Fri Nov 14 08:04:50 PST 2014

On Fri, Nov 14, 2014 at 06:34:51PM +0400, Pavel Emelyanov wrote:
> On 11/14/2014 06:05 PM, Tycho Andersen wrote:
> > * The p.haul server uses the lxc python api to do ->restore(), which
> >   by default execs criu, so the p.haul server process is replaced by
> >   the criu process, which does CLONE_PARENT because of
> >   --restore-sibling, and everything is happy.
> 
> Wow, you're right. If we delegate to parent LXC process the ->restore
> callback then we've solved the issue with reattach :)

Yeah, I was just being lazy (or so I thought) when I wrote the API
this way, but it turns out it is a feature and not a bug :)

> > Yes, agreed. I think the best way is to allow users (perhaps via some
> > plugins to the library, if not just executable arguments) to spawn new
> > sockets, and then just have p.haul ask that plugin for a socket to the
> > server; maybe with some ordering like the first socket is the control
> > socket, and then every socket after that's type is negotiated over the
> > control socket.

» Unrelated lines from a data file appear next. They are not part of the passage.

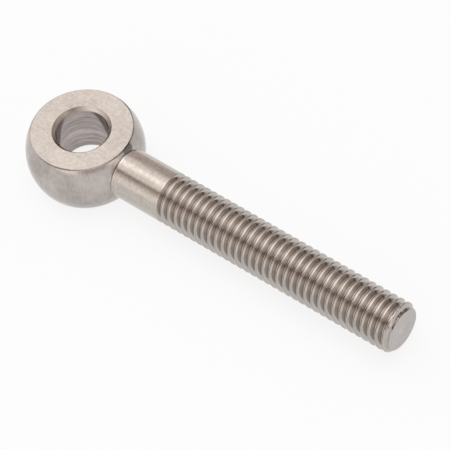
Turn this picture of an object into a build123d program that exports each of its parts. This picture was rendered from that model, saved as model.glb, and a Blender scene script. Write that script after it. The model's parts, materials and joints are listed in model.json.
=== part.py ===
from build123d import *
import os
from math import sqrt

# Eye bolt: one piece of stainless steel, a bored ball eye on a long shank for an M8 thread.
# The origin is the centre of the eye, +X runs along the shank and +Z up the bore.
# Sizes are in millimetres.

# The eye: a ball with two flats milled on it and a bore through both
ball_diameter = 18.0
eye_width = 9.0
flat_edge_break = 0.12
bore_diameter = 8.0
bore_chamfer = 0.5

# The neck: a fine turned groove between the ball and the shank, one side of it the ball
# and the other a bevel on the shank
neck_groove_depth = 0.16
neck_bevel_length = 0.3

# The shank: one diameter all along, which is also the one over the crests of the thread.
# The tip is chamfered down to about the root of the thread.
shank_diameter = 7.8
eye_to_tip = 58.5
tip_diameter = 6.5
tip_chamfer_length = 0.65


def eye():
    """The ball between its two flats, with its bore, turned about the bore's axis."""
    ball_radius = ball_diameter / 2
    bore_radius = bore_diameter / 2
    mouth_radius = bore_radius + bore_chamfer
    half_width = eye_width / 2
    wall_height = half_width - bore_chamfer
    flat_radius = sqrt(ball_radius**2 - half_width**2) - flat_edge_break
    rim_height = half_width - flat_edge_break
    rim_radius = sqrt(ball_radius**2 - rim_height**2)

    with BuildSketch(Plane.XZ) as half_section:
        with BuildLine():
            ThreePointArc((rim_radius, -rim_height), (ball_radius, 0), (rim_radius, rim_height))
            Polyline(
                (rim_radius, rim_height),
                (flat_radius, half_width),
                (mouth_radius, half_width),
                (bore_radius, wall_height),
                (bore_radius, -wall_height),
                (mouth_radius, -half_width),
                (flat_radius, -half_width),
                (rim_radius, -rim_height),
            )
        make_face()
    return revolve(half_section.sketch, Axis.Z)


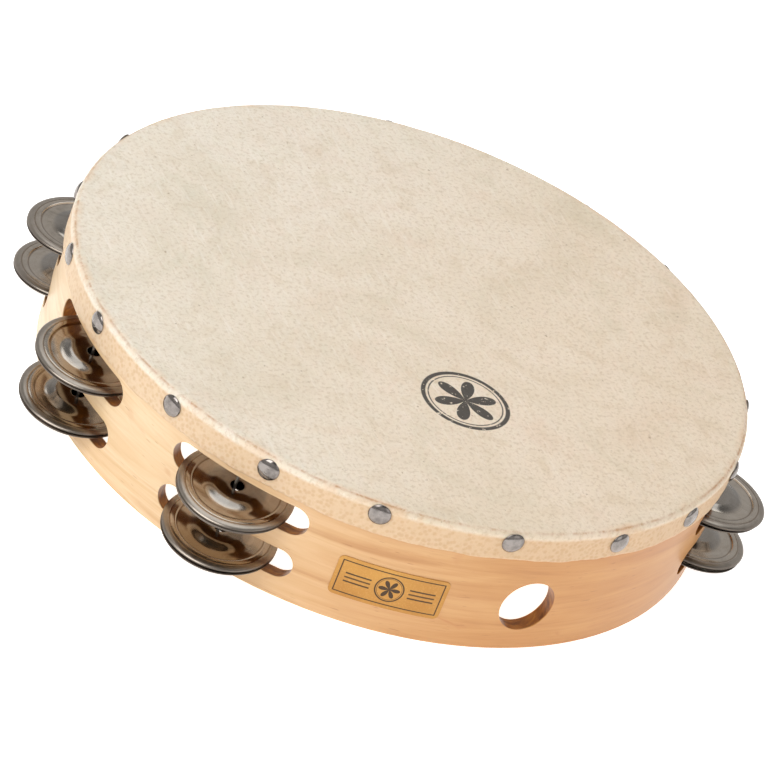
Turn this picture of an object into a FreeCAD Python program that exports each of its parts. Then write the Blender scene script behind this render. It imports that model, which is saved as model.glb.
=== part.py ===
import FreeCAD, Part
import math
import os

import Sketcher

# A 10 inch tambourine, in millimetres.  +Z points up through the drumhead, z = 0 is the
# open bottom edge of the wooden shell, and the Z axis is the axis of the drum.  The thumb
# hole faces -Y.  Angles are azimuths in degrees, counted anticlockwise from +X seen from
# above, and the jingle stations are numbered 1 to 8 the same way, starting right of the
# thumb hole.

DOC = FreeCAD.newDocument("tambourine")
SHEET = DOC.addObject("Spreadsheet::Sheet", "sizes")

DRIVING_SIZES = {
    # wooden shell
    "shell_radius": 127.0,
    "shell_wall": 5.5,
    "shell_height": 50.8,
    "fold_rounding": 1.6,
    "edge_rounding": 0.6,
    # jingle slots: round-ended, two rows at each station
    "slot_length": 54.0,
    "slot_depth": 11.2,
    "lower_row_height": 13.4,
    "upper_row_height": 31.7,
    "grip_angle": 100.5,
    # thumb hole, in the middle of the grip
    "thumb_radius": 10.4,
    "thumb_height": 19.1,
    # drumhead skin, folded down over the shell
    "skin_thickness": 0.8,
    "skin_gap": 0.03,
    "skin_edge_height": 39.6,
    # tacks round the skin
    "tack_height": 46.5,
    "tack_head_radius": 4.0,
    "tack_head_edge": 0.25,
    "tack_head_rise": 1.6,
    "tack_shank_radius": 0.6,
    "tack_shank_length": 4.6,
    "tack_clearance": 0.03,
    # jingle pins, each a steel nail up through both rows
    "pin_radius": 0.6,
    "pin_clearance": 0.03,
    "pin_recess": 0.3,
    "pin_length": 45.0,
    # jingles: the folded rim's foot is z = 0 of each, and pair_height is where two meet
    "jingle_radius": 20.5,
    "jingle_hole": 2.5,
    "jingle_sheet": 0.5,
    "jingle_hem": 0.9,
    "jingle_rim_height": 1.1,
    "jingle_shoulder": 0.7,
    "jingle_flange": 16.2,
    "jingle_trough": 15.3,
    "jingle_trough_depth": 0.4,
    "jingle_slope_foot": 12.2,
    "jingle_plateau": 7.2,
    "jingle_plateau_rise": 1.0,
    "pair_gap": 0.2,
    "pair_height": 4.2,
    # paper label
    "label_width": 39.4,
    "label_tall": 16.2,
    "label_corner": 2.0,
    "label_thickness": 0.2,
    "label_gap": 0.03,
    "label_height": 18.7,
    "label_angle": -113.0,
}

STATIONS = 8
THUMB_ANGLE = -90.0

# The tacks are set by hand, so they are spaced unevenly: azimuth, and height off the line.
TACKS = (
    (-176.2, -0.1), (-155.3, -0.5), (-136.8, -0.2), (-118.8, 0.9), (-97.4, 0.8), (-77.5, -0.9),
    (-59.9, -1.1), (-42.4, -0.2), (-23.5, 0.3), (-4.6, -0.4), (14.4, 0.4), (33.3, 0.1),
    (52.2, -0.6), (71.1, 0.5), (90.0, 0.0), (108.9, -0.4), (127.8, 0.6), (146.7, -0.2),
    (165.7, -0.3),
)

# The pins are driven by eye: how far each one stands outwards and anticlockwise of the middle
# of its slots.
PIN_OFFSETS = (
    (0.0, 0.2), (0.0, -0.3), (0.2, 0.4), (0.0, 0.1), (-0.2, -0.2), (-0.8, 0.3), (0.0, 0.2),
    (0.0, -2.2),
)

# How each pair of jingles hangs at rest: outward droop and anticlockwise lean in degrees, the
# extra droop of the top jingle, how far the bottom and the top jingle have shifted outwards and
# anticlockwise off the pin, and how far the pair has opened beyond its usual gap.
PAIR_POSES = {
    (1, "lower"): (4.4, 0.8, -0.3, (-1.2, 0.0), (-0.8, 0.0), 1.3),
    (1, "upper"): (2.4, 0.6, 0.3, (-0.7, -0.2), (0.0, -0.1), 0.8),
    (2, "lower"): (3.2, -0.4, 0.3, (-0.4, 0.6), (0.6, 0.4), 0.3),
    (2, "upper"): (2.4, 0.5, -0.3, (0.3, 0.6), (-0.5, 0.2), 0.0),
    (3, "lower"): (2.8, 0.2, 0.3, (0.5, -0.5), (-0.2, -0.4), 0.6),
    (3, "upper"): (3.8, -0.5, 0.2, (-0.3, 0.5), (0.4, 0.2), 0.2),
    (4, "lower"): (3.6, 0.4, -0.3, (0.6, 0.2), (0.1, -0.5), 0.0),
    (4, "upper"): (2.6, -0.3, 0.3, (0.2, -0.6), (-0.4, 0.5), 0.5),
    (5, "lower"): (2.2, -0.5, 0.3, (-0.5, 0.4), (0.5, -0.3), 0.2),
    (5, "upper"): (3.0, 0.4, 0.3, (0.4, 0.3), (-0.3, -0.6), 0.4),
    (6, "lower"): (5.6, 0.2, -0.3, (-1.4, 0.0), (-1.4, -0.3), 0.0),
    (6, "upper"): (4.0, 0.5, -0.3, (-1.2, 0.1), (-1.2, -0.2), 0.0),
    (7, "lower"): (3.6, 3.4, 0.3, (0.4, 0.3), (-0.1, -0.4), 0.0),
    (7, "upper"): (2.6, 3.6, 0.3, (-0.3, 0.4), (-0.6, -0.2), 0.0),
    (8, "lower"): (6.4, 0.2, -0.3, (0.5, 0.8), (-0.3, 0.6), 0.0),
    (8, "upper"): (7.4, 0.1, 0.4, (0.6, 0.8), (-0.2, 0.8), 0.0),
}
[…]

We're interested in spawning only authenticated (TLS)
> > sockets, so a simple connect() won't work for us.
> 
> Yes, I agree that plain socket is not the way to go. This was done so in
> p.haul just for the simplicity. I haven't found quickly any secure proxies,
> so decided to make the proof-of-concept on plain connect.

Yep, makes sense.

> If p.haul will use LXC's sockets and will use LXC as "checkpoint-restore API"
> then the workflow would look like this.
> 
>   src p.haul says to dst one "start page server"
>   src p.haul says to local "criu api (lxc daemon)" -- start pre-dump
> 
> After these two steps criu page server on dst and criu pre-dump on the
> src should be connected. Can LXC daemon provide this?

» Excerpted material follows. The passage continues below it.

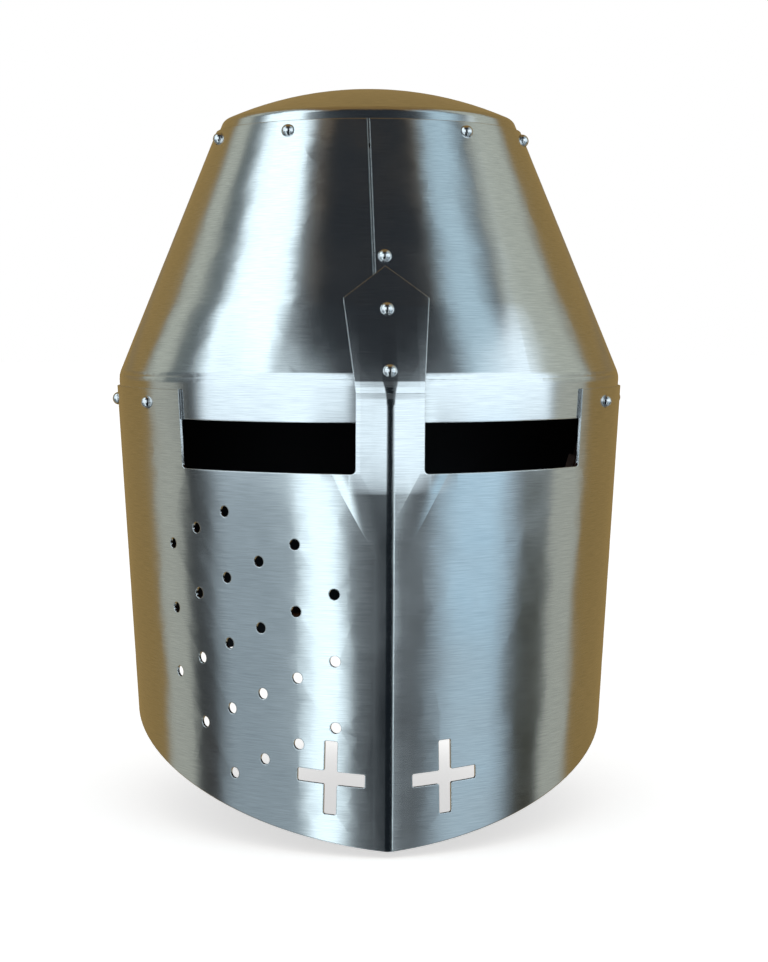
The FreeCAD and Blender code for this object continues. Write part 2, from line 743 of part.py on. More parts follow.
def chin_strap_tongue_end():
    swell = frame_wire + strap_leather
    under = -(roller_radius + soft_gap + strap_leather / 2 + roller_air)
    over = swell + soft_gap + strap_leather / 2
    slant = math.radians(strap_slant)

    def corner(inward, side):
        down = (strap_drop - strap_turn + inward * math.sin(slant)) / math.cos(slant)
        return run_point(down, inward, side)
    points = strap_top(-1) + [corner(-strap_leather / 2, -1), corner(under, 1),
                              run_point(end_bar - ramp_low, under),
                              run_point(heel_bar + ramp_high, over), run_point(tip_start, over)]
    radii = [strap_turn_radius, strap_corner_radius, strap_corner_radius, ramp_radius, ramp_radius]
    strap = ribbon(points, radii)
    slot = block(heel_bar + strap_slot[0], heel_bar + strap_slot[1], -strap_slot_half, strap_slot_half,
                 under, over + strap_leather)
    strap = strap.cut(run_placed(slot))
    for x in punch_places:
        strap = strap.cut(Part.makeCylinder(punch_radius, 4 * strap_leather,
                                            V(x, 0, -strap_drop - 2 * strap_leather)))
    keep = strap_end_trim(-1).fuse(block(0, FAR, -FAR, FAR, -FAR, FAR))
    return strap.common(keep).cut(pivot_hole(-1))


def bar_along_y(radius, half, down):
    return Part.makeCylinder(radius, 2 * half, V(down, -half, 0), Y_AXIS)


def buckle_frame():
    half = strap_width / 2 + frame_play + frame_wire
    frame = bar_along_y(frame_wire, half, heel_bar).fuse(bar_along_y(frame_wire, half, end_bar))
    for y in (-half, half):
        side = Part.makeCylinder(frame_wire, end_bar - heel_bar, V(heel_bar, y, 0), X_AXIS)
        ends = [Part.makeSphere(frame_wire, V(x, y, 0)) for x in (heel_bar, end_bar)]
        frame = frame.fuse([side] + ends)
    return run_placed(frame.removeSplitter())


def buckle_roller():
    half = strap_width / 2
    roller = bar_along_y(roller_radius, half, end_bar).cut(bar_along_y(bar_hole, half, end_bar))
    return run_placed(roller)


def buckle_prong():
    eye = bar_along_y(prong_eye_radius, prong_half_width, heel_bar)
    start = V(heel_bar + frame_wire, 0, frame_wire)
    rest = V(end_bar, 0, roller_radius + prong_radius + prong_rest)
    way = (rest - start).normalize()
    length = (rest - start).Length + prong_overhang
    bar = Part.makeCylinder(prong_radius, length, start, way)
    tip = Part.makeSphere(prong_radius, start + way * length)
    prong = eye.fuse([bar, tip]).cut(bar_along_y(bar_hole, prong_half_width, heel_bar))
    return run_placed(prong)


def strap_keeper():
    half = strap_width / 2 + soft_gap
    low = -strap_leather - soft_gap
    high = frame_wire + 2 * strap_leather + 2 * soft_gap
    start = keeper_centre - keeper_length / 2
    wall_size = keeper_leather
    outer = block(start, start + keeper_length, -half - wall_size, half + wall_size,
                  low - wall_size, high + wall_size)
    long_edges = [e for e in outer.Edges if e.BoundBox.XLength > keeper_length / 2]
    outer = outer.makeFillet(wall_size * 0.9, long_edges)
    inner = block(start - 1, start + keeper_length + 1, -half, half, low, high)
    return run_placed(outer.cut(inner))


# ---------------------------------------------------------------- build

os.makedirs("parts", exist_ok=True)

two_sheets = 2 * sheet + lap_gap
skull_laps = 2 * cone_sheet + lap_gap
liner_grip = liner_inset + band_leather + washer_air
pivot_grip = pivot_inset + strap_leather + strap_play

export("skull", skull())
export("crown_cap", crown_cap())
export("face_plate", face_plate())
export("back_plate", back_plate())
export("cap_rivets", rivets(cap_spots(), skull_laps))
export("seam_rivet", rivets(seam_spot(), skull_laps))
export("nasal_rivets", Part.makeCompound([placed(rivet(grip), spot, axis)
                                          for (spot, axis), grip in zip(nasal_spots(), nasal_grips())]))
export("waist_rivets_front", rivets(barrel_spots(waist_front_bearings), liner_grip + washer))
export("waist_rivets_rear", rivets(barrel_spots(waist_rear_bearings), liner_grip + washer))
export("strap_pivot_rivets", rivets(pivot_spots(), pivot_grip + washer))
export("side_rivets_right", rivets(side_spots(-1), two_sheets))
export("side_rivets_left", rivets(side_spots(1), two_sheets))
export("liner_washers", washers(waist_spots(), liner_grip))
export("strap_washers", washers(pivot_spots(), pivot_grip))
export("liner_band", liner_band())
for number, piece in enumerate(tongues(), 1):
    export("liner_tongue_%d" % number, piece)
export("liner_lace", liner_lace())
export("chin_strap_buckle_end", chin_strap_buckle_end())
export("chin_strap_tongue_end", chin_strap_tongue_end())
export("buckle_frame", buckle_frame())
export("buckle_roller", buckle_roller())
export("buckle_prong", buckle_prong())
export("strap_keeper", strap_keeper())
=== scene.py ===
import bpy
import math
from mathutils import Matrix, Vector


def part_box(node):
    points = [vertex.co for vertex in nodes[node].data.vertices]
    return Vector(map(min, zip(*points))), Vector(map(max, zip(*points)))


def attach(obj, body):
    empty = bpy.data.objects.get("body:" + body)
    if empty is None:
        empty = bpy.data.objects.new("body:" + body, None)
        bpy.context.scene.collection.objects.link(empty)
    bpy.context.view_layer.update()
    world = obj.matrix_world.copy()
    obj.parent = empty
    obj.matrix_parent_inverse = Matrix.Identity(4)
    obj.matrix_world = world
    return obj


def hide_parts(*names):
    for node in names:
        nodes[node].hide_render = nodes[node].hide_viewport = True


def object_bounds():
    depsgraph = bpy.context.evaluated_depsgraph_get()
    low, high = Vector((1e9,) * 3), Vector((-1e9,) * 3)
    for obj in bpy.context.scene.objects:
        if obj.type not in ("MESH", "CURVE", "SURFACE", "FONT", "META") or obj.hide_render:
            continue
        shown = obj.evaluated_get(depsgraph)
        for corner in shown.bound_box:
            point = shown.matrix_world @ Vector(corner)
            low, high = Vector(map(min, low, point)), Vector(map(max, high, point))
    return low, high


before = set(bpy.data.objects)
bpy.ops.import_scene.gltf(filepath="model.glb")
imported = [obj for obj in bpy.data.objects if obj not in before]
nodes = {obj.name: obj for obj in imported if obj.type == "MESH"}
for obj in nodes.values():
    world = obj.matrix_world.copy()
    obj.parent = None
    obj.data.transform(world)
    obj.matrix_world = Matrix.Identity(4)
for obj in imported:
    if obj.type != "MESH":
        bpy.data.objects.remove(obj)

cad_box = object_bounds()

# ---------------------------------------------------------------- studio
# The helm is seen a little from its right on a pale floor that is clear from below.  Bare
# steel shows only what is around it, so bright windows stand to either side in front, a
# dark wall faces the helm, and warm timber walls stand behind it.

mm = 0.001


def linear(hex_colour):
    """An sRGB hex colour as the linear values that a shader takes."""
    values = []
    for i in (0, 2, 4):
        v = int(hex_colour[i:i + 2], 16) / 255
        values.append(v / 12.92 if v <= 0.04045 else ((v + 0.055) / 1.055) ** 2.4)
    return (*values, 1.0)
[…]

Yes, I think we can provide the authenticated socket (or just pass a
message for criu as a proxy). In fact, the proxy method might be the
easiest -- p.haul sends stuff to lxd, and then lxd forwards it on to the
other lxd, which sends it back to the other end's p.haul.

> Note, that it will
> not be nice if for every such iteration the new socket will be created,
> there can be several iterations.

I think the socket we give to p.haul would be for use exclusively by
p.haul, so since it's not necessary now, I don't think it would be.

> Hmm...
> 
> I guess this can be solved if during LXC-to-LXC migration handshake they 
> open two (3 in FS migration case) sockets, one is fed to p.haul-s, the 2nd
> to criu pre-dump and criu page-server.
> 
> At the same time fork() + exec() of criu on every iteration doesn't sound
> nice too (can be long). We have the "swrk" mode of criu -- it's when criu
> gets a socket and reads RPC command from it instead of parsing command
> line arguments. The page-server start, pre-dump, dump and restore work
> nice through this mode. I guess we need to polish one in 1.4, document
> and use _it_ in the migration case. Does this sound OK to you?

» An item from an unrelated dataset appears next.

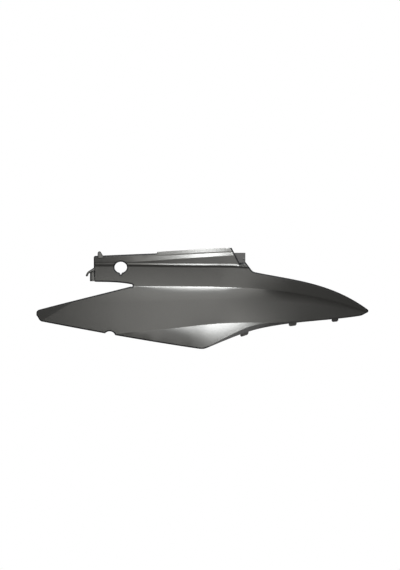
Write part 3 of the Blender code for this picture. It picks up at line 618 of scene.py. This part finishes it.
print("face in the middle lies", round(float(face_depth(MIDDLE_X, -100.0)), 1), "mm deep")

# %% [markdown]
# ## Round corners and the notch
#
# The edges above meet at sharp corners. Each corner is cut back and joined by an arc, and
# a round notch is cut up into the lower edge. A Bevel modifier would round all corners
# alike, and here each has its own radius. Points are set close together, because they make
# the outline that the eye follows.

# %% Set the corners and how close the points lie
NOSE_TOP_RADIUS = 9.0
NOSE_FOOT_RADIUS = 12.0
CORNER_RADIUS = 30.0
HEEL_RADIUS = 22.0
TIP_RADIUS = 3.8
SWEEP_RADIUS = 14.0
SWEEP_X = 26.0
CROTCH_RADIUS = 3.0
ARM_CORNER_RADIUS = 4.0
NOTCH_X = -281.5
NOTCH_RADIUS = 13.0
NOTCH_DEPTH = 6.2
NOTCH_SAMPLES = 400
EDGE_RADIUS = 3.2
RIM_STEP = 2.5
ARC_STEP = 6.0
SHORTEST_EDGE = 0.3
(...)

Ah, that's interesting. I hadn't thought about the multiple forks
being expensive. So we'd start lxc-checkpoint in some sort of daemon
mode, which would then read rpc commands over the socket from p.haul
until the final dump was done? Then on the restore side I guess it
would just be the same single command thing.

The only problem I see with this is that then lxc needs to depend on
protobuf-c-compiler, which isn't currently in ubuntu's 'main' repo and
would take some work to get it there.

Tycho